Programming in a high level language, the representation of negative numbers is all but transparent to the programmer. When reading dumps, not having to perform an extra addition (subtraction?) when changing a number's sign is pretty sweet! Also, abs(-MAXINT) == (+MAXINT), reliably. The asymmetry of number ranges always bothered me on 2's complement machines.

What _is_ annoying about the UNISYS boxes is the 36 bit word format, though. Characters are stored in 9 bit quarterwords that map pretty awkwardly to bytes containing 8-bit ASCII. Binary data formats are essentially incompatible with anything.

> What _is_ annoying about the UNISYS boxes is the 36 bit word format, though. Characters are stored in 9 bit quarterwords that map pretty awkwardly to bytes containing 8-bit ASCII. Binary data formats are essentially incompatible with anything.

This is why the FTP protocol has a byte size command. If all you have is 8-bit bytes then that seems strange. But at the time FTP was designed the most common machines on the ARPANET had 36-bit words (mostly PDP-10s and their derivatives) and bytes (the term was used in the more general sense) were just bit strings of 1-36 bits. 7-bit ascii was common (5 characters would fit in a word, like my username GUMBY), as were six bit bytes (pack six characters into a word). I never used 9-bit characters though arrays of nine-bit bytes were not unreasonable.

BTW the PDP-10 had 18-bit addresses so each word of memory held a Lisp cons; CAR, CDR, RPLACA etc were machine instructions. Gordon Bell and Alan Kotok designed the -10 (and its predecessor the PDP-6) with Lisp in mind. The first Lisp Machines.

> Binary data formats are essentially incompatible with anything.
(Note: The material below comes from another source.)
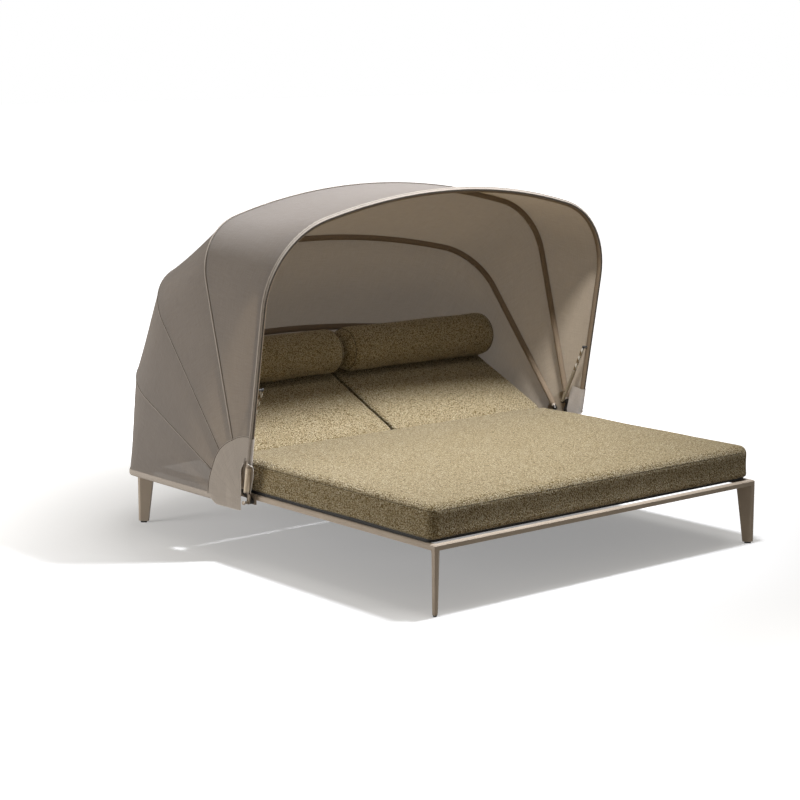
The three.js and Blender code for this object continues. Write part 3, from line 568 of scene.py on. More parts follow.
def tube_mesh(name, path, radius, material, sides):
    """Closed tube along a path, with rings square to it and capped ends. The radius is a length, or a
    function of the ring's number and the angle."""
    rings = []
    up = None
    for i, point in enumerate(path):
        along = (path[min(i + 1, len(path) - 1)] - path[max(i - 1, 0)]).normalized()
        if up is None:
            up = along.orthogonal().normalized()
        up = (up - along * up.dot(along)).normalized()
        side = along.cross(up)
        ring = []
        for k in range(sides):
            angle = 2 * pi * k / sides
            reach = radius(i, angle) if callable(radius) else radius
            ring.append(point + (up * cos(angle) + side * sin(angle)) * reach)
        rings.append(ring)
    points = [p for ring in rings for p in ring]
    uvs = []
    travelled = 0.0
    for i, ring in enumerate(rings):
        if i:
            travelled += (path[i] - path[i - 1]).length
        uvs += [(k / sides, travelled) for k in range(sides)]
    faces = faces_between(len(rings), sides)
    faces.append(tuple(range(sides))[::-1])
    last = (len(rings) - 1) * sides
    faces.append(tuple(range(last, last + sides)))
    return add_mesh(name, points, faces, material, uvs)


def bevel(obj, width):
    made = obj.modifiers.new("bevel", "BEVEL")
    made.width = width
    made.segments = 2
    made.limit_method = "ANGLE"
    made.angle_limit = radians(35)
    made.harden_normals = True


# Canopy lines


def half_profile(bow, inset, start, steps):
    """Places (across, away from the pivot) from the foot of a bow's line to the middle of its crown."""
    side = CLOTH_HALF - inset
    shoulder = bow["shoulder"] - inset
    crown_radius = bow["crown_radius"] - inset
    centre = bow["crown"] - bow["crown_radius"]
    shoulder_u = side - shoulder
    shoulder_r = centre + sqrt((crown_radius - shoulder) ** 2 - shoulder_u**2)
    turn = atan2(shoulder_r - centre, shoulder_u)
    line, bend, crown = steps
    half = [(side, start + (shoulder_r - start) * i / line) for i in range(line)]
    for i in range(bend):
        angle = turn * i / bend
        half.append((shoulder_u + shoulder * cos(angle), shoulder_r + shoulder * sin(angle)))
    for i in range(crown + 1):
        angle = turn + (pi / 2 - turn) * i / crown
        half.append((crown_radius * cos(angle), centre + crown_radius * sin(angle)))
    half[-1] = (0.0, half[-1][1])
    return half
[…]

Well, that's true today, but look at it the other way around: Unix was really developed for an 8/16-bit machine. It was a reimplementation of Multics that ran on a 36-bit machine (GE 645 & Honeywell 6180) written in PL/1. Unix was famously written for the PDP-7 (an 18-bit machine) but it was written in assembly. The famous PDP-11 version was written in a BCPL derivative you might have heard of called "C" and, since PL/1's level of machine abstraction was still new, the derivative modeled the PDP-11 architecture. So nowadays all CPUs are C machines and C runs well on them. Probably the most common non-PDP-11-like machine most programmers will program these days is a GPU.

> 7-bit ascii was common (5 characters would fit in a word, like my username GUMBY), as were six bit bytes (pack six characters into a word)

There were a bunch of different six bit character encodings, often (though not always strictly correctly) called "BCD". The horror show of IBM's EBCDIC was an eight bit extension of one of these.

Then there was 5 bit Baudot code, and...

The last time I checked, many *nix systems will still assume that you're on a 5 bit Baudot (uppercase only) teletype (i.e., a genuine physical tty) if you attempt to log in using all uppercase in your user name.

Some systems hacked in more characters by having special "shift in" and "shift out" characters. If a "shift in" character appeared in the stream, the system would switch to the alternate character set until a "shift out" character was received.

  > … *nix systems will still assume that you're on a 5 bit Baudot (uppercase only) teletype …
Akshully the original 1963 version of ASCII¹, which was a 7 bit code but did not include lower case. The Model 33 teletype² (one of the terminals used by UNIX developers³, and probably a contributing factor to two-character command names) was a 1963-ASCII device. Even after 1967 ASCII added lower case, popular low end video terminals⁴ did not include it so that they could get away with 6 bits worth of printable character ROM.

¹ http://worldpowersystems.com/archives/codes/X3.4-1963/index....

² https://en.wikipedia.org/wiki/Teletype_Model_33

³ https://commons.wikimedia.org/wiki/File:Ken_Thompson_(sittin...


There are also other interesting uses for odd word lengths. For example, many UARTs support word lengths from 5 to 9-ish bits (some do more). This is commonly used to implement out of band signalling for protocols running over these, eg. using 9 bit words, where the ninth bit tells whether this is the start of a command frame. More handily even, in most MCUs this is already correctly separated, ie. there is a byte register with the lower 8 bits and then there is a different register for the remaining bits.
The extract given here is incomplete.